Tornado outbreak of April 17–19, 1970

Tornado outbreak
- Tornadoes: 33
- Max. rating: F4 tornado
- Duration: April 17–19, 1970

Overall effects
- Fatalities: 26
- Injuries: 222
- Damage: >$271⁄2 million ($227,990,000 in 2025 USD)
- Areas affected: Midwestern and Southern United States
- Part of the tornadoes and tornado outbreaks of 1970

= Tornado outbreak of April 17–19, 1970 =

Weather event in the United States

From April 17–19, 1970, a tornado outbreak occurred across parts of the Midwestern and Southern United States. (Note: An outbreak is generally defined as a group of at least six tornadoes (the number sometimes varies slightly according to local climatology) with no more than a six-hour gap between individual tornadoes.

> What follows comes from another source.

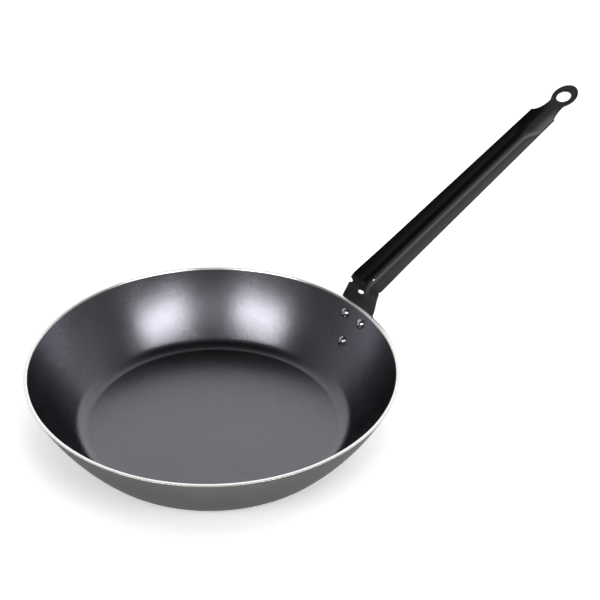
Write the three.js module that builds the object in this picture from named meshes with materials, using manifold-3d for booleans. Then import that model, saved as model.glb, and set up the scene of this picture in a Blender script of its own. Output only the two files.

An outbreak sequence, prior to (after) the start of modern records in 1950, is defined as a period of no more than two (one) consecutive days without at least one significant (F2 or stronger) tornado.) At least 33 tornadoes occurred, 17 of which were significant—F2 or greater—in intensity. April 17 produced many strong tornadoes, four of them violent and long-lived, in New Mexico, western Texas, and the Texas Panhandle. More tornadoes hit East Texas and Oklahoma on April 18, and additional tornadoes affected the Mississippi Valley and Midwest regions on April 19. The deadliest tornado of the outbreak, a long-lived F4, killed at least 16 people in Texas, followed by another F4, also in Texas, that killed five; both belonged to tornado families. A third F4 family along the Mississippi–Tennessee state line claimed four lives as well.

==Background==
On April 17, a number of supercells formed along a dry line northwest of the Carlsbad–Roswell area in New Mexico and tracked generally northeastward, starting around 5:00–6:00 p.m. CST (23:00–00:00 UTC). Entering West Texas, the storms interacted with a warm front and began producing violent, long-lived tornado families. The storms likely began generating large hail and weak tornadoes over rural areas in New Mexico, but encountered few structures or observers then. Ahead of the storms, dew points reached the lower 60s °F as far north as Lubbock, Texas, and slowly moved northward, in tandem with the warm front, after sunset. Along with copious moisture, strong wind shear was present at this time; these factors, as well as a robust shortwave trough, favored strong tornadoes overnight. Supercells largely paralleled the warm front all night long, coinciding with thick fog that obscured the tornadoes.

==Outbreak statistics==

Outbreak death toll
State: Total; County; County total
Mississippi: 4; Alcorn; 4
Texas: Briscoe; 1
Donley: 16
Hale: 2
Parmer: 1
Swisher: 2
Totals: 26
All deaths were tornado-related

==Confirmed tornadoes==

Prior to 1990, there is a likely undercount of tornadoes, particularly E/F0–1, with reports of weaker tornadoes becoming more common as population increased. A sharp increase in the annual average E/F0–1 count by approximately 200 tornadoes was noted upon the implementation of NEXRAD Doppler weather radar in 1990–1991. (Note: Historically, the number of tornadoes globally and in the United States was and is likely underrepresented: research by Grazulis on annual tornado activity suggests that, as of 2001, only 53% of yearly U.S. tornadoes were officially recorded. Documentation of tornadoes outside the United States was historically less exhaustive, owing to the lack of monitors in many nations and, in some cases, to internal political controls on public information. Most countries only recorded tornadoes that produced severe damage or loss of life. Significant low biases in U.S. tornado counts likely occurred through the early 1990s, when advanced NEXRAD was first installed and the National Weather Service began comprehensively verifying tornado occurrences.) 1974 marked the first year where significant tornado (E/F2+) counts became homogenous with contemporary values, attributed to the consistent implementation of Fujita scale assessments. Numerous discrepancies on the details of tornadoes in this outbreak exist between sources. The total count of tornadoes and ratings differs from various agencies accordingly. The list below documents information from the most contemporary official sources alongside assessments from tornado historian Thomas P. Grazulis.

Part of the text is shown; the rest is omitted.